Sejak zaman Perjanjian Lama periode kerajaan (abad ke-10 SM), pemerintahan negara Israel kuno dipandang dan berlaku sebagai pemerintahan Allah, sebagai teokrasi, di mana Allah memerintah lewat wakilnya (seorang raja yang diurapi, sang messias, Raja Daud, misalnya) atau lewat hukum-hukum-Nya yang diberikan kepada wakilnya ini. Konsep sekularisme yang memisahkan agama dari politik, atau politik dari agama, adalah sebuah konsep modern yang sangat asing bagi dunia PL, bagi Yesus di abad pertama M, dan bagi umat Kristen perdana yang melahirkan Perjanjian Baru.
Teks-teks dalam PB tersebut di atas yang dikenakan pada Yesus jelas tidak mungkin dipahami dalam rangka sekularisme. Sesungguhnya teks-teks tersebut, dalam konteks historis Yesus sendiri, dapat dijelaskan sebagai teks-teks yang malah memperkuat teokratisme Yesus.

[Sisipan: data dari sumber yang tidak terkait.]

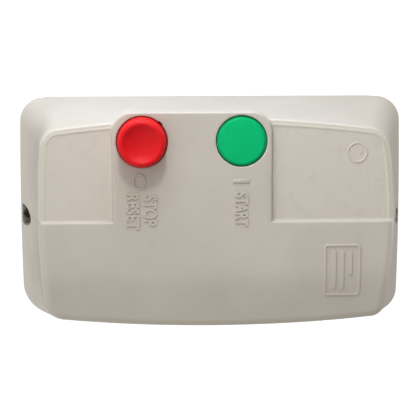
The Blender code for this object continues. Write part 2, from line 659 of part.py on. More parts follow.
def make_joints():
    cover = make_joint("cover_joint", 0, RIM_DEPTH, 0)
    x, z = UNIT_LEFT + 22.5, sum(CORE_Z) / 2
    return {
        "cover": cover,
        "start": make_joint("start_joint", START_AT[0], FACE_DEPTH, START_AT[1]),
        "stop": make_joint("stop_joint", STOP_AT[0], FACE_DEPTH, STOP_AT[1]),
        "carrier": make_joint("carrier_joint", x, 43.0, z),
        "plunger": make_joint("start_contact_joint", START_AT[0], 81.0, START_AT[1]),
        "reset": make_joint("reset_joint", STOP_AT[0], RELAY_FRONT, STOP_AT[1]),
        "trip_bar": make_joint("trip_bar_joint", -28.0, 51.3, -26.0),
        "dial": make_joint("dial_joint", DIAL_AT[0], RELAY_FRONT, DIAL_AT[1]),
        "clip": make_joint("rail_clip_joint", -27.5, 10.5, 3.0),
    }


def main():
    clear_scene()
    finishes = make_finishes()
    joints = make_joints()
    make_base(finishes["shell"])
    make_gasket(finishes["rubber"])
    make_cover(finishes["shell"], joints["cover"])
    make_cover_screws(finishes["steel"], joints["cover"])
    make_push_buttons(finishes, joints["cover"], joints["start"], joints["stop"])
    make_rail(finishes["steel"], finishes["zinc"])
    make_earth_terminal(finishes["brass"])
    make_contactor_housing(finishes["black"], finishes["grey"])
    make_magnet(finishes["steel"], finishes["copper"], joints["carrier"])
    make_carrier(finishes["black"], finishes["copper"], finishes["steel"], joints["carrier"])
    make_power_terminals(finishes["copper"], finishes["steel"])
    make_rail_clip(finishes["nylon"], joints["clip"])
    make_start_contact(finishes["grey"], finishes["nylon"], joints["plunger"])
    make_relay_housing(finishes["black"], finishes["grey"])
    make_relay_poles(finishes["copper"], finishes["bimetal"], finishes["steel"])
    make_relay_controls(finishes["nylon"], finishes["blue"], joints)


main()
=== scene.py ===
"""Looks of an enclosed motor starter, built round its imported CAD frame.

Sizes are in millimetres and MM turns them into metres. The wall is the plane y = 0, the enclosure's front
faces -Y and +Z is up. "Depth" means the distance in front of the wall, so a depth d lies at y = -d.
"""

import json
import math

import bmesh
import bpy
import numpy as np
from mathutils import Matrix, Vector, geometry


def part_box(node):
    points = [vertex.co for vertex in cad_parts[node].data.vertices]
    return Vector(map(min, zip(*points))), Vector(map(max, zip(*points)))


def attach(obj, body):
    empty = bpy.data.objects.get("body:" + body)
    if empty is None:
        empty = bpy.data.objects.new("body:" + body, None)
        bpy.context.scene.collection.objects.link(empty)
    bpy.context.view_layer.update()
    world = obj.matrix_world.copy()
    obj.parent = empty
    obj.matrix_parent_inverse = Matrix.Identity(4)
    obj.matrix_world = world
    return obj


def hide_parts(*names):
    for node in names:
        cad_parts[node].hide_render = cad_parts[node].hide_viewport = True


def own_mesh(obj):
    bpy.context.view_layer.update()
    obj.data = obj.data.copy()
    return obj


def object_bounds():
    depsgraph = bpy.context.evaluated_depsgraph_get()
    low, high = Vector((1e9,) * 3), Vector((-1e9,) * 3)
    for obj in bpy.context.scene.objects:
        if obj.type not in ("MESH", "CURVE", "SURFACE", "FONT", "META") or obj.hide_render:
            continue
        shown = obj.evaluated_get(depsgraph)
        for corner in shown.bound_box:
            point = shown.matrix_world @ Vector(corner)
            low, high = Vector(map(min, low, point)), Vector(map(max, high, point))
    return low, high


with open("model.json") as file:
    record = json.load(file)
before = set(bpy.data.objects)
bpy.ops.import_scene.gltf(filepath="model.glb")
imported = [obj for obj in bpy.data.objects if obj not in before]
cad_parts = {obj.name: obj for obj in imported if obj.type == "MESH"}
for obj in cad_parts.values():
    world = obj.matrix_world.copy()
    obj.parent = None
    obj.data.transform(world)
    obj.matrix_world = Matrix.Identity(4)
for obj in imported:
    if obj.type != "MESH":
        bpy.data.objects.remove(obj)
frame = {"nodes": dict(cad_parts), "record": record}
cad_low, cad_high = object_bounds()

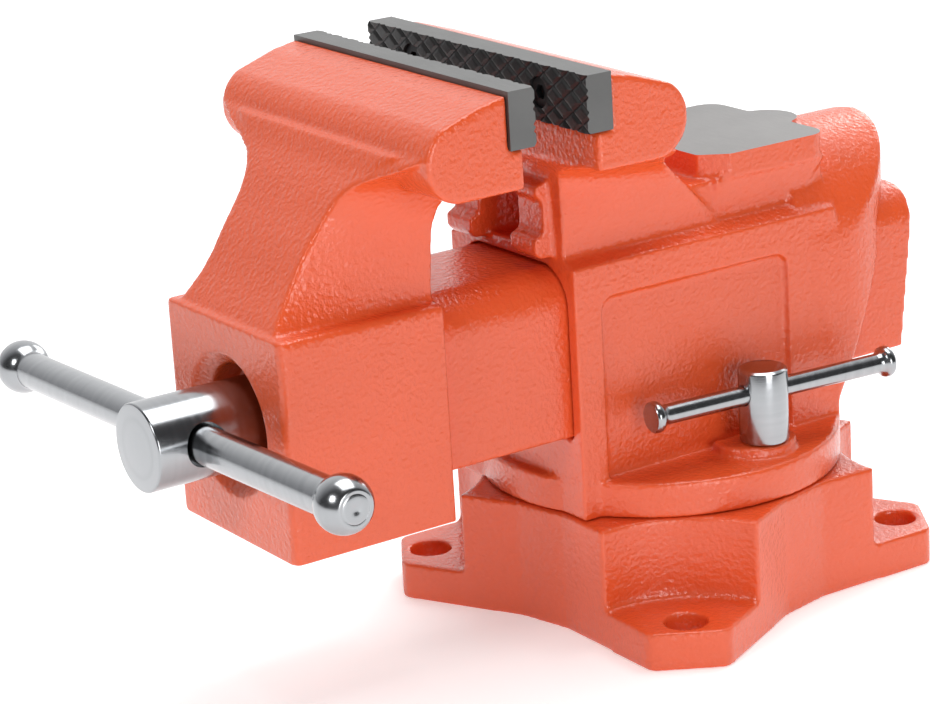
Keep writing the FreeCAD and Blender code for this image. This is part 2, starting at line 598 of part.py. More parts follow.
def moving_jaw():
    """The casting with the moving head, neck, front block and channel-shaped slide."""
    head = slab("YZ", head_outline(MOVING_SEAT_Y, -1), f"-{HEAD_HALF}", HEAD_HALF)
    neck = loft([neck_section(*section) for section in MOVING_NECK])
    block = rounded(
        slab("YZ", box_points(BLOCK_FRONT_Y, BLOCK_BACK_Y, "block_low", BLOCK_TOP),
             "-block_half", "block_half"),
        (lambda edge: straight_along(edge, "Z") and near(middle(edge).y, BLOCK_FRONT_Y),
         "block_round"),
        (lambda edge: straight_along(edge, "Y") and middle(edge).z > number(BLOCK_TOP) - 1,
         "block_round"))
    slide = slab("XZ", channel_points("slide_half", "slide_low", "slide_top", "slide_round"),
                 f"{BLOCK_BACK_Y} - 30", "slide_tail_y")
    tail = slab("YZ", [("slide_tail_y - slide_tail_lean", "slide_low - 1"),
                       ("slide_tail_y + 20", "slide_low - 1"), ("slide_tail_y + 20", "slide_top + 1"),
                       ("slide_tail_y", "slide_top + 1")], "-body_half", "body_half")
    inner = slab("XZ", channel_points("slide_half - slide_wall", "slide_low - 30",
                                      "slide_top - slide_wall", "slide_round - slide_wall"),
                 WALL_BACK_Y, "slide_tail_y + 1")
    recess = rod("Y", ("0", "screw_z"), "recess_dia", f"{BLOCK_FRONT_Y} - 1", SHOULDER_Y)
    mouth = doc.addObject("Part::Cone", "mouth")
    mouth.Placement = FreeCAD.Placement(FreeCAD.Vector(), FreeCAD.Rotation(FreeCAD.Vector(1, 0, 0), -90))
    mouth.setExpression(".Placement.Base.y", bound(f"{BLOCK_FRONT_Y} - 1"))
    mouth.setExpression(".Placement.Base.z", bound("screw_z"))
    mouth.setExpression("Radius1", bound("recess_dia / 2 + mouth_flare + 1"))
    mouth.setExpression("Radius2", bound("recess_dia / 2"))
    mouth.setExpression("Height", bound("mouth_flare + 1"))
    bore = rod("Y", ("0", "screw_z"), "screw_dia + running_fit * 4", f"{SHOULDER_Y} - 1",
               f"{WALL_BACK_Y} + 1")
    notch_z = f"{BLOCK_TOP} + 20"
    notch = slab("YZ", [(f"{BLOCK_BACK_Y} - 9", notch_z), (f"{BLOCK_BACK_Y} + 12", f"{notch_z} - 15"),
                        (f"{BLOCK_BACK_Y} + 12", f"{notch_z} + 15")], "-pipe_outer", "pipe_outer")
    casting = cut(fuse(head, neck, block, cut(slide, tail)), inner, recess, mouth, bore, notch,
                  *screw_holes(MOVING_SEAT_Y, -1))
    return named("moving_jaw", casting)


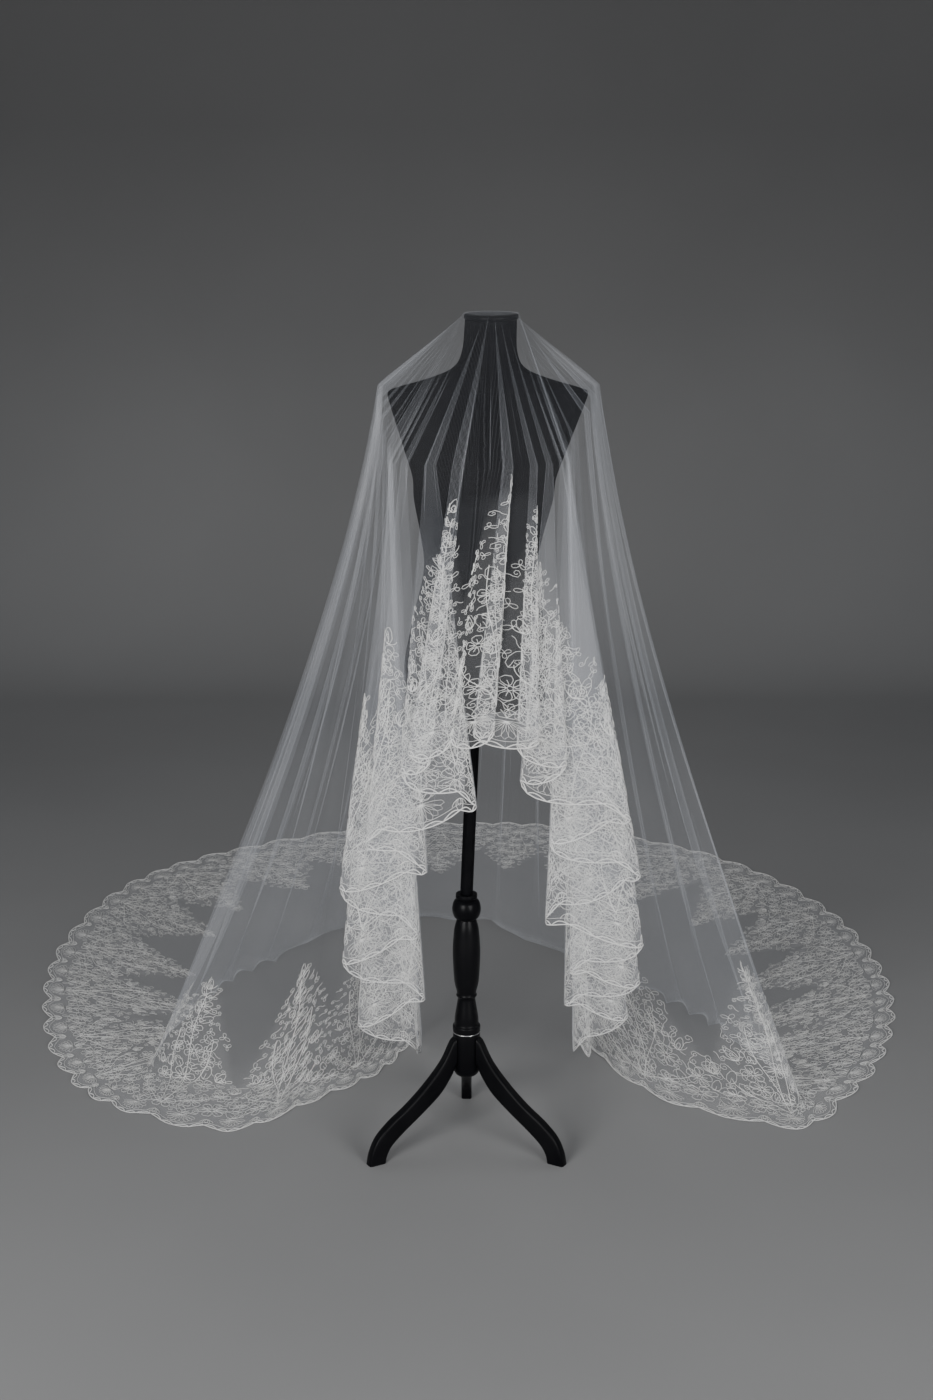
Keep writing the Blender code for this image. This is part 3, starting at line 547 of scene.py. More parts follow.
patch_group, given, result = new_group(
    "soft_patches", (("Place", "Vector"), ("Scale", "Float")), (("Patch", "Float"),))
clouds = add_node(patch_group, "TexNoise")
clouds.inputs["Detail"].default_value = 3.0
feed(patch_group, clouds.inputs["Vector"], given.outputs["Place"])
feed(patch_group, clouds.inputs["Scale"], given.outputs["Scale"])
feed(patch_group, result.inputs["Patch"],
     spread(patch_group, clouds.outputs["Fac"], 0.3, 0.7, 0.0, 1.0))

twist_group, given, result = new_group(
    "cord_twist", (("Along", "Vector"), ("Scale", "Float"), ("Strength", "Float")),
    (("Normal", "Vector"), ("Twist", "Float")))
turns = add_node(twist_group, "TexWave", wave_type="BANDS", bands_direction="DIAGONAL")
turns.inputs["Distortion"].default_value = 1.5
feed(twist_group, turns.inputs["Vector"], given.outputs["Along"])
feed(twist_group, turns.inputs["Scale"], given.outputs["Scale"])
bump = add_node(twist_group, "Bump")
bump.inputs["Distance"].default_value = 0.0003
feed(twist_group, bump.inputs["Strength"], given.outputs["Strength"])
feed(twist_group, bump.inputs["Height"], turns.outputs["Fac"])
feed(twist_group, result.inputs["Normal"], bump.outputs["Normal"])
feed(twist_group, result.inputs["Twist"], turns.outputs["Fac"])
print("node groups:", [g.name for g in bpy.data.node_groups])

# %% [markdown]
# A net covers more of the view where it is seen at a slant, because the light crosses
# more threads: coverage = 1 - (1 - a)^(1 / cos). That is why the folds show bright edges.

# %% title Sheer cloth


def sheer_cloth(name, colour_a, colour_b, open_cover, thread_cover, net_scale, fade=None):
    """Net cloth whose coverage grows at a slant; fade names a point attribute to follow."""
    material, tree, shader = new_material(name)
    flat = add_node(tree, "UVMap", uv_map="UVMap")
    place = add_node(tree, "TexCoord")
    net = use_group(tree, net_group, Flat=flat.outputs["UV"], Scale=net_scale)
    patch = use_group(tree, patch_group, Place=place.outputs["Object"], Scale=5.0)
    cover = spread(tree, net.outputs["Thread"], 0.0, 1.0, open_cover, thread_cover)
    cover = sums(tree, "MULTIPLY", cover, spread(tree, patch.outputs["Patch"], 0, 1, 0.85, 1.15))
    if fade:
        share = add_node(tree, "Attribute", attribute_name=fade)
        cover = sums(tree, "MULTIPLY", cover, share.outputs["Fac"])
    slant = add_node(tree, "LayerWeight")
    slant.inputs["Blend"].default_value = 0.5
    cosine = sums(tree, "MAXIMUM", sums(tree, "SUBTRACT", 1.0, slant.outputs["Facing"]), 0.07)
    clear = sums(tree, "POWER", sums(tree, "SUBTRACT", 1.0, cover),
                 sums(tree, "DIVIDE", 1.0, cosine))
    feed(tree, shader.inputs["Alpha"], sums(tree, "SUBTRACT", 1.0, clear))
    feed(tree, shader.inputs["Base Color"],
         blend(tree, patch.outputs["Patch"], colour_a, colour_b))
    shader.inputs["Roughness"].default_value = 0.65
    shader.inputs["Specular IOR Level"].default_value = 0.2
    shader.inputs["Sheen Weight"].default_value = 0.25
    return material


tulle = sheer_cloth("tulle_net", (0.78, 0.82, 0.90, 1), (0.86, 0.88, 0.93, 1),
                    0.014, 0.084, 520.0, "fullness")

# %% [markdown]
# The veil is one sheet with its scalloped edge. Rows run from the middle of the crown
# over the rim of the cap and down each run; columns run around the hem. The fine gathers
# between the modelled folds are given as an attribute: fewer in front, more on the tent.

# %% title The tulle sheet
NECK_COUNT, FALL_COUNT, BAND_COUNT = 10, 26, 44
BAND_TOP = 0.44
index = np.linspace(0, SAMPLES - 1, NECK_COUNT + 1).round().astype(int)
neck_marks = LENGTHS[:, index]
hold_mark = neck_marks[:, -1:]
band_mark = np.maximum(LENGTH[:, None] - BAND_TOP, hold_mark + 0.02)
hem_mark = LENGTH[:, None] - scallop_edge(AT)[:, None]
fall_marks = hold_mark + (band_mark - hold_mark) * np.linspace(0, 1, FALL_COUNT + 1)[1:]
band_marks = band_mark + (hem_mark - band_mark) * np.linspace(0, 1, BAND_COUNT + 1)[1:]
marks = np.concatenate([neck_marks, fall_marks, band_marks], axis=1)
hung_points, hung_flat = sheet_points(marks), flat_points(marks)
crown_middle = np.array([lean_x(CAP_TOP), 0.0, DRAPE_TOP])
inner = np.array([0.02, 0.5, 0.9])[None, :, None]
crown_points = crown_middle + (hung_points[:, :1] - crown_middle) * inner
crown_flat = hung_flat[:, :1] * inner
points = np.concatenate([crown_points, hung_points], axis=1)
flat = np.concatenate([crown_flat, hung_flat], axis=1)
veil = add_grid("veil_tulle", points, flat)
along = np.clip((marks - hold_mark) / (band_mark - hold_mark), -1, 1)
front = 1 - run_values(AT)[:, 11:12]
high = np.clip(1 - 4 * along, 0, 1)
thin = 0.35 * np.clip(front + 0.8 * high, 0, 1) * np.clip(2.5 - 2.5 * along, 0, 1)
fullness = veil.data.attributes.new("fullness", "FLOAT", "POINT")
amount = np.concatenate([np.repeat(1 - thin[:, :1], 3, axis=1), 1 - thin], axis=1)
fullness.data.foreach_set("value", amount.astype(np.float32).ravel())
veil.data.materials.append(tulle)
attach(veil, "root")
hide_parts(*[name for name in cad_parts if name.startswith("tulle_")])
print("tulle sheet:", 2 * len(veil.data.polygons), "triangles")

# %% [markdown]
# The flat cut shares the sheet's coordinates: its outline is the hem in flat coordinates.

# %% [markdown]
# The lace lies on the sheet near the hem. A regular grid of that band, one step per
# centimetre, is read for places, for outward directions and for the width of a scallop.

# %% title The band of the sheet near the hem
LIFT = 0.0008


def sheet_normals(points):
    """Outward directions of a grid on the sheet: the way down crossed with the way round."""
    down = -np.gradient(points, axis=1)
    around = np.roll(points, -1, axis=0) - np.roll(points, 1, axis=0)
    normal = np.cross(down, around)
    return normal / (np.linalg.norm(normal, axis=-1, keepdims=True) + 1e-12)


V_STEP = 0.01
v_marks = np.arange(0, 0.57, V_STEP)
BAND_GRID = sheet_points(LENGTH[:, None] - v_marks)
BAND_NORMALS = sheet_normals(BAND_GRID)
print("lace band grid:", BAND_GRID.shape)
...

Kalau di tangan penulis Injil Markus teks Markus 12:13-17 tampak membuat Yesus takluk pada sang Kaisar yang bertakhta di Roma, atau membuat Yesus menganut “teori dua pedang” (pedang politik digenggam Kaisar Romawi, dan pedang rohani digenggam Paus), tidaklah demikian halnya di tangan Yesus orang Nazareth sendiri.